Although it can sound pretty harsh to our ears today, it was actually a step forward in achieving justice at the time it was promulgated in that it mandated that the punishment for an offense could not be harsher than the original injury. If someone broke your finger, for instance, you could break their finger, but you could not chop off their hand. We take baby-steps toward justice.
This was the Law, but Jesus, as usual, is telling us that the Law may be OK, but that it doesn’t begin to go far enough. The Law provides for the minimum acceptable action. As citizens of the Kingdom of God – that new thing that Jesus is ushering in – we are called to uphold the Law and more – usually, much more. With Jesus, there is always that ‘and more’. As people of the Kingdom we are called to be changed, transformed. If we are still standing where we have always stood then we are not getting it at all.
Do we love our neighbors? Well, okay, everyone does that – even tax collectors do that -- but do we also love our enemies? If someone tries to steal our coat do we give them the coat -- and our hat and scarf, too? If the Reign of God is to become actuality in our world then these are the sorts of over-the-top actions that are going to be required of us.
It comes down to this: Are we committed to the Law, or are we committed to God? As another commentator asked this week: Does the Law simply render judgment on the dealings of people with each other, or does it create among us the possibility of true community? Do we hurt our enemies back in the same measure in which they hurt us? Or do we love our enemies?
First -- and I believe, most importantly -- we need to be very careful about just who actually is our enemy. Today marks the 75 anniversary of the signing of Executive Order 9066 – a move that in one stroke criminalized over 120,000 perfectly innocent people and led to their being imprisoned for several years in primitive conditions. Yanked out of their homes with little or no warning, they were herded onto buses and trains and hauled away like cattle. Some had their homes waiting for them when they were finally released at the end of the war – in Sonoma county, no one lost their property simply because their neighbors cared for it and defended it for them while they were gone – but I gather that makes Sonoma county fairly unique. Most of those incarcerated never regained their own property which was simply stolen while they were locked away. At the end of all of this, not one single Japanese-American was ever found guilty of a single treasonable act.
Though they were punished severely, they never were our enemy – just the victims of racist hysteria.
I spent yesterday afternoon at a gathering sponsored by the Sonoma Co. JACL (Japanese-American Citizens League). It’s purpose was to remember the signing of 9066 but it also had a broader purpose. The Japanese organizers, some of who had been children in those camps, are seeing an ominous repetition happening in our country today.

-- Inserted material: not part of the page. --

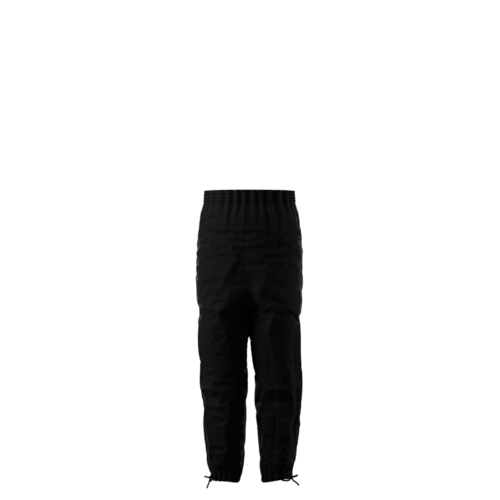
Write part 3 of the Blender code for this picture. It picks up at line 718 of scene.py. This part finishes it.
for side in SIDES:
    for face in FACES:
        levels = np.linspace(PANEL_TOP, PANEL_END, PANEL_ROWS + 1)
        rows = np.array([panel_row(side, face, z) for z in levels])
        turn, from_side, from_inner = rows.transpose(1, 0, 2)
        height = np.broadcast_to(levels[:, None], turn.shape)
        out = seam_shape(from_side, height, face == "back") + np.where(
            lies_under(side, face, height), seam_shape(from_inner, height, True),
            seam_shape(from_inner, height, False))
        free = ramp(PANEL_TOP, -26 * MM, height) * ramp(PANEL_END, -958 * MM, height)
        out = out * free - PANEL_INSET * (1 - free)
        points = cloth_point(side, turn, height, out)
        wear = (0.8 * bell(from_side, 2 * MM) + 0.8 * bell(from_inner, 2 * MM)
                + 0.25 * ramp(-940 * MM, -966 * MM, height))
        uv = np.stack([from_side + 0.37 * (SIDES[side] + 1) + 0.2 * FACES[face], height], axis=-1)
        mesh = grid_mesh(f"{face}_{side}_cloth", points, uv, wear, flip=SIDES[side] * FACES[face] < 0)
        panel = show(f"{face}_{side}_cloth", mesh, cotton)
        thick = panel.modifiers.new("thickness", "SOLIDIFY")
        thick.thickness = CLOTH_THICKNESS
        thick.offset = -1
        fit(panel, f"{face}_{side}")


# Waistband
# One strip of the same cotton, folded over a 38 mm elastic and stitched through it in three rows while
# it is stretched, so that it springs back into gathers. The legs' gathered tops are sewn into it.
BAND_TOP = 20 * MM
BAND_ROWS = (11 * MM, 0.0, -11 * MM)
BAND_WALL = 3.0 * MM
BAND_STATIONS = 360             # along each half
BAND_PUCKER = 0.7 * MM
BAND_PUFF = 1.2 * MM            # how far it stands out between its rows of stitches
BAND_ROW_DIP = 1.1 * MM
BAND_EDGE_DIP = 1.0 * MM
OUTER_STEPS = 29                # down the outer face of a band, and up its inner one
INNER_STEPS = 11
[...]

They are reminding people of what was done to them because they see it happening again, this time with other groups of people – Mexicans, Muslims, LGBTQ – being demonized and turned into the enemy.
People who have lived among us for decades – American citizens, many of them – are suddenly being portrayed as dangerous to us all – demonized with no evidence – just, in the vast majority of cases, racist hysteria.

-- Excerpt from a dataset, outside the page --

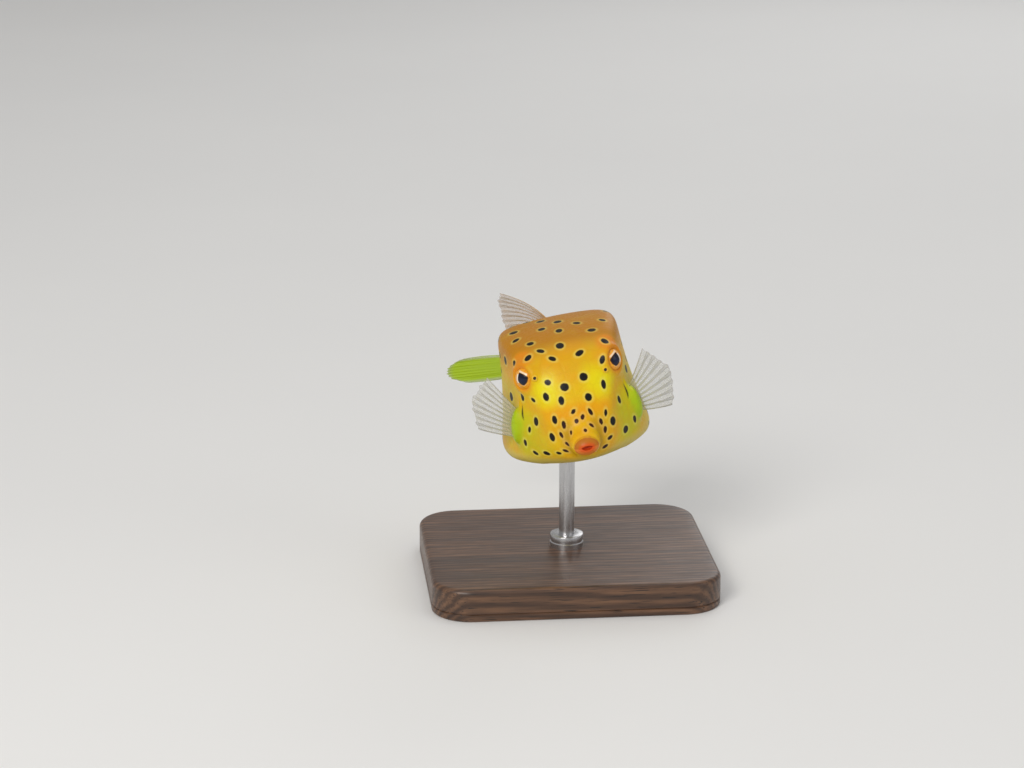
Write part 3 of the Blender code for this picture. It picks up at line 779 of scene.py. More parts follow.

As followers of Jesus – as builders of the new Reign of God – we must be careful of laws and legalities, as well. Every indecent thing that was done to the Japanese-Americans during WWII was entirely legal – because laws were passed to make those actions legal. But legal or not, they never were right. They never were just. They were wrong.

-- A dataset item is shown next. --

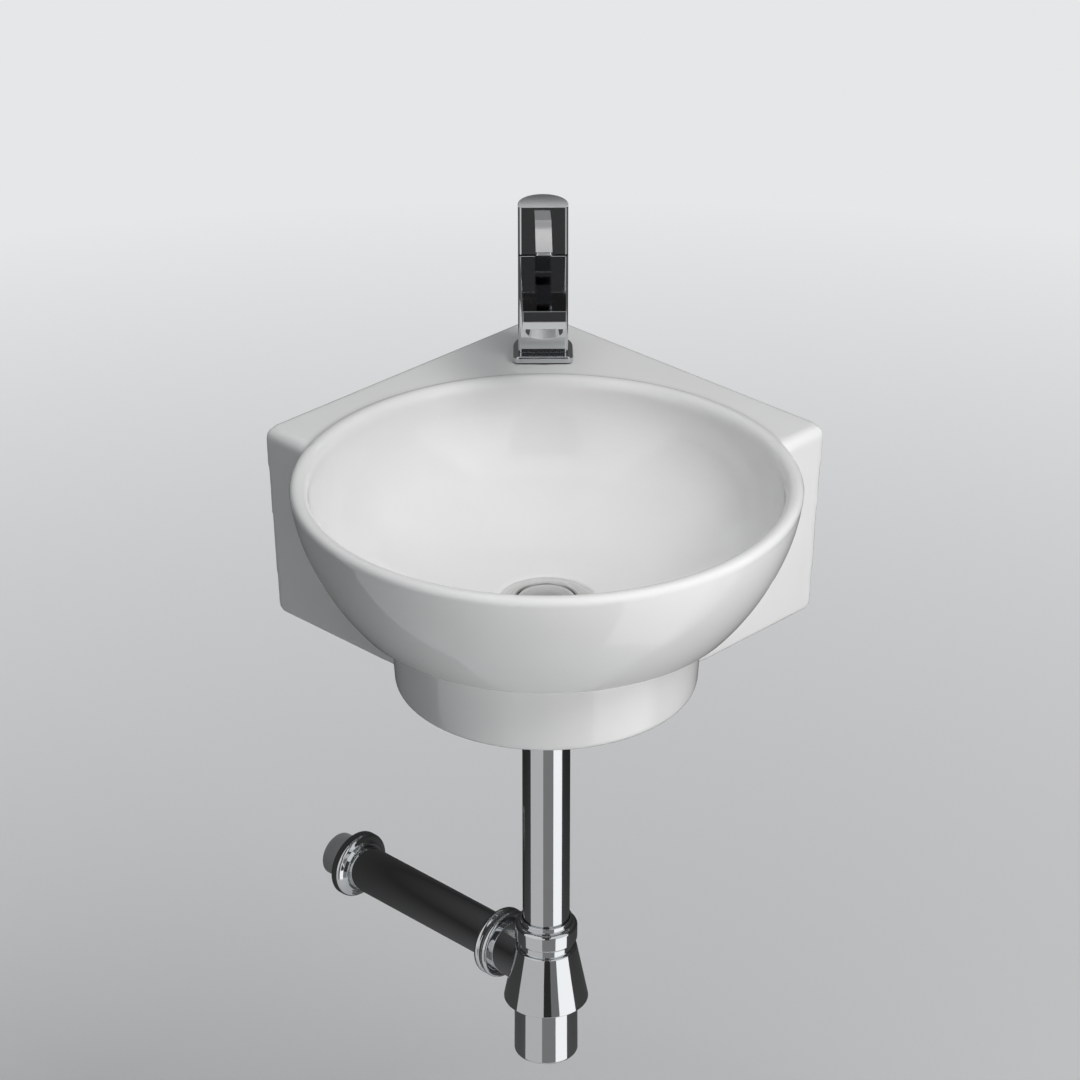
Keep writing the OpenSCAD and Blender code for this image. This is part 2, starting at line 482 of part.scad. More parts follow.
// Bottle trap
module trap_top_nut() color("silver") at_bowl() lathe(concat([[pipe_r + 0.3, tnut_z1], [pipe_r + 1.4, tnut_z1], [pipe_r + 1.8, tnut_z1 - 0.5], [pipe_r + 1.8, tnut_z1 - 3.6]],
  arc(neck_r + 0.4, tnut_z1 - 6.4, 2.4, 90, 0, 4), arc(neck_r + 0.9, tnut_z0 + 1.8, 1.8, 0, -90, 4),
  [[neck_r + play, tnut_z0], [neck_r + play, tnut_shoulder], [pipe_r + 0.3, tnut_shoulder]]));
module trap_top_seal() color("dimgray") at_bowl() ring(neck_r - 0.1, pipe_r + 0.05, neck_z1, tnut_shoulder);
wall_in = 2.5;
module trap_body() color("silver") difference() {
  union() {
    at_bowl() lathe([[0, neck_z1], [neck_r, neck_z1], [neck_r, tnut_z0 - 0.1], [neck_r + 0.5, tnut_z0 - 0.3], [neck_r + 0.5, bell_z1 + 0.6], [bell_top_r - 0.8, bell_z1], [bell_top_r, bell_z1 - 0.8],
      [bell_r, bell_z0 + 1], [bell_r - 0.6, bell_z0], [0, bell_z0]]);
    outlet_axis() cylinder(r = branch_r, h = branch_l);
  }
  at_bowl() lathe([[0, neck_z1 + 5], [pipe_r + 0.1, neck_z1 + 5], [pipe_r + 0.1, neck_floor], [dip_r + 0.1, neck_floor], [dip_r + 0.1, bell_z1 - 1], [bell_top_r - wall_in, bell_z1 - 2],
    [bell_r - wall_in - 0.6, bell_z0 + 3], [cup_thread_r + 2.4, bell_z0 + 3], [cup_thread_r + 2.4, bell_z0 + 12], [cup_thread_r + 0.06, bell_z0 + 12], [cup_thread_r + 0.06, bell_z0 - 5], [0, bell_z0 - 5]]);
  outlet_axis() translate([0, 0, dip_r + 4]) cylinder(r = 13.5, h = 60);
  outlet_axis() translate([0, 0, branch_l - 8]) cylinder(r = pipe_r + 0.2, h = 60);
}
module dip_tube() color("whitesmoke") at_bowl() lathe([[dip_r - 1.2, neck_floor + 1.5], [pipe_r, neck_floor + 1.5], [pipe_r, neck_floor], [dip_r, neck_floor], [dip_r, cup_z0 + 11], [dip_r - 1.2, cup_z0 + 11]]);
module trap_cup() color("silver") at_bowl() lathe(concat([[0, cup_z0 + 3.2], [cup_in - 2, cup_z0 + 3.2], [cup_in, cup_z0 + 5.2], [cup_in, bell_z0 + 11], [cup_thread_r - 0.8, bell_z0 + 11], [cup_thread_r, bell_z0 + 10.2],
  [cup_thread_r, cup_top - 0.3], [cup_r - 0.8, cup_top - 0.3], [cup_r - 0.4, cup_top - 0.8]], arc(cup_r + 0.3 - 2, cup_z0 + 2, 2, 0, -90, 4), [[0, cup_z0]]));
module cup_seal() color("dimgray") at_bowl() ring(cup_r - 0.9, cup_thread_r + 0.02, cup_top - 0.3, bell_z0 - 0.3);

// Outlet: ring nut, seal, pipe and wall flange, along the outlet's axis
module outlet_nut() color("silver") outlet_axis() lathe(concat([[branch_r + play, branch_l - 8], [onut_r - 2.6, branch_l - 8]], arc(onut_r - 2.4, branch_l - 5.6, 2.4, -90, 60, 5), [[onut_r - 1.6, branch_l - 2.4]],
  arc(onut_r - 2.4, branch_l + 0.8, 2.4, -50, 90, 5), [[branch_r - 1.4, branch_l + 3.8], [pipe_r + 0.3, branch_l + 3.8], [pipe_r + 0.3, branch_l + 1.6], [branch_r + play, branch_l + 1.6]]));
module outlet_seal() color("dimgray") outlet_axis() ring(branch_r - 0.1, pipe_r + 0.05, branch_l, branch_l + 1.6);
module outlet_pipe() color("silver") outlet_axis() lathe([[pipe_in, branch_l - 7.8], [pipe_r, branch_l - 7.8], [pipe_r, axis_w - 0.4], [spigot_r, axis_w],
  [spigot_r, axis_w + pipe_embed], [pipe_in, axis_w + pipe_embed]]);
module wall_flange() color("silver") outlet_axis() lathe(concat([[pipe_r + 0.06, axis_w - 9], [pipe_r + 0.6, axis_w - 9.6], [pipe_r + 1.6, axis_w - 9.6], [pipe_r + 2.6, axis_w - 8.4], [wf_r - 3.2, axis_w - 6.6]],
  arc(wf_r - 3, axis_w - 3.6, 3, -90, 0, 4), [[wf_r, axis_w - 0.3], [wf_r - 1.3, axis_w - 0.3], [wf_r - 1.3, axis_w - 3.4], [wf_r - 3.4, axis_w - 5.4], [pipe_r + 2.4, axis_w - 6.6], [pipe_r + 0.06, axis_w - 6.6]]));

basin();
wall_studs();
stud_sleeves();
stud_washers();
stud_nuts();
tap_base_seal();
tap_base_plate();
tap_body();
tap_cartridge();
cartridge_nut();
stem_carrier();
carrier_pin();
lever_stem();
lever_cap();
lever_screw();
aerator_ring();
aerator_insert();
aerator_seal();
tap_stud();
tap_rubber_shoe();
tap_metal_shoe();
tap_stud_nut();
waste_body();
waste_top_seal();
waste_cone_seal();
waste_slip_ring();
waste_backnut();
click_guide();
waste_plug();
plug_seal();
coupling_nut();
coupling_washer();
downpipe();
trap_top_nut();
trap_top_seal();
trap_body();
dip_tube();
trap_cup();
cup_seal();
outlet_nut();
outlet_seal();
outlet_pipe();
wall_flange();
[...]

Here in California, Hispanics have lived and worked among us for decades – it is only recently that we have been hearing the cries of “illegals!” as if that is somehow synonymous with everything that is evil in the world. Why? Why now? Whose pockets are gaining by this?
Jesus made it very clear to us 2000 years ago that there are laws, and there is God’s Law of Love – the one in which God makes his sun rise on the evil and on the good, and sends rain on the righteous and on the unrighteous.
And that ‘more’ thing that we are called to – that going above and beyond the Law? If you love those who love you, what reward do you have? Do not even the tax-collectors do the same? And if you greet only your brothers and sisters, what more are you doing than others?
What more are you doing than others? More than the "tax collectors"? A lot, I hope. I hope that we all are loving beyond our comfort zone. Seeing each other - all of us others - as brothers and sisters -- children of God. And I hope we are speaking out -- denouncing and refuting those who wish to divide us into us and them. I hope we are loving and praying for and welcoming, first and foremost, the innocent, but also those who haven't heard Jesus' message yet - the one that says so clearly we are to love one another.